Their practice is grounded in recording the everyday. They read the city street as a text and decode its elements – for example, road signs (“Random Observations,” 1999–2004) or street lighting (“Jewellery for the Sky,” 2001–2007). They also experiment with form and material: altering states of matter (“Winter Sublimating Object,” 2004) or placing objects in a new, natural context (the series “Fossils,” 1996–early 2000s). A number of their works document instruments of social control (“Vintage,” 2018) and lampoon blind obedience to authority (“Lenin Hills,” 2015).

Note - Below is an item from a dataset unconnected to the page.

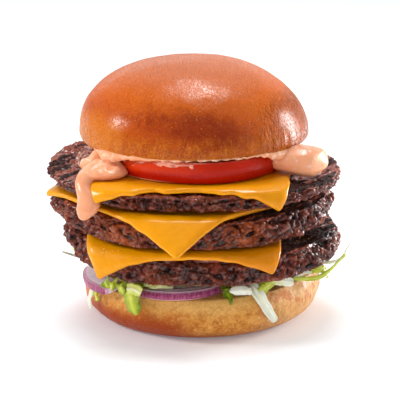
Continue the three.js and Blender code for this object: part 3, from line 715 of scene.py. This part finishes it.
# ---------------------------------------------------------------- cheese slices
# Square slices of processed cheese, laid on the hot patties so that they soften, bend over the
# rim and hang by their corners. Their cut edges melt round, and the surface is smooth and oily.
GAP = 0.35
CHEESE_SIDE, CHEESE_THICK, CHEESE_CORNER = 89.5, 2.4, 1.6
CHEESE_BEND, CHEESE_SETBACK = 7.0, 4.8  # radius of its bend, and how far inside a rim that starts
FLAT_REACH, RIM_REACH = 34.0, 66.0  # distances between which a patty's top curls up
PATTY_SHAPES = {
    "low": dict(seed=3, centre=(1, -4), reach=(68, 68, 60, 62), top=43,
                crest=[(180, 6), (0, 2), (90, 3)]),
    "middle": dict(seed=8, centre=(-2, -6), reach=(69, 69, 60, 60), top=60.2,
                   crest=[(180, 3), (0, 2.5), (90, 2.5)]),
    "high": dict(seed=14, centre=(-0.5, -8), reach=(71.5, 71.5, 57.5, 62), top=72.4,
                 crest=[(140, 8), (40, 5), (90, 4.5)]),
}
CHEESES = {
    "low": dict(corner=(-51.8, -60.8), turn=-2.7, slope=80),
    "middle": dict(corner=(-72, -20.4), turn=-45.8, slope=43),
    "high": dict(corner=(-48.6, -59.6), turn=-3.3, slope=82),
}
MELT = {"low": 0.5, "middle": 0.4, "high": 1.7}  # how far the edge of each slice has run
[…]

Exhibitions featuring their work include the Festival of Creative Youth “Zhiger. XV Republican Exhibition” (Exhibition Hall of the Union of Artists, Almaty, 1988); the Central Exhibition Hall of the Directorate of Art Exhibitions and Auctions (Almaty, 1994); the VI Istanbul Biennial (1999); “No Mad’s Land” (Haus der Kulturen der Welt, Berlin, 2002); “Tracing Roads through Central Asia: Dilemmas and Travellers’ Perspectives” (Yerba Buena Center for the Arts, San Francisco, 2008); “At the Crossroads: Contemporary Art from the Caucasus and Central Asia” (Sotheby’s, London, 2013); the LVII Venice Biennale (2017); and “Phantom Reality” (Aspan Gallery and DOM 36, Almaty, 2022).
Photographs of the Vorobyevs’ works and information about them are stored in the collection of the Documentation project: Yelena and Viktor Vorobyevs’ collection and the archive of the Soros Center for Contemporary Art – Almaty (SCCA).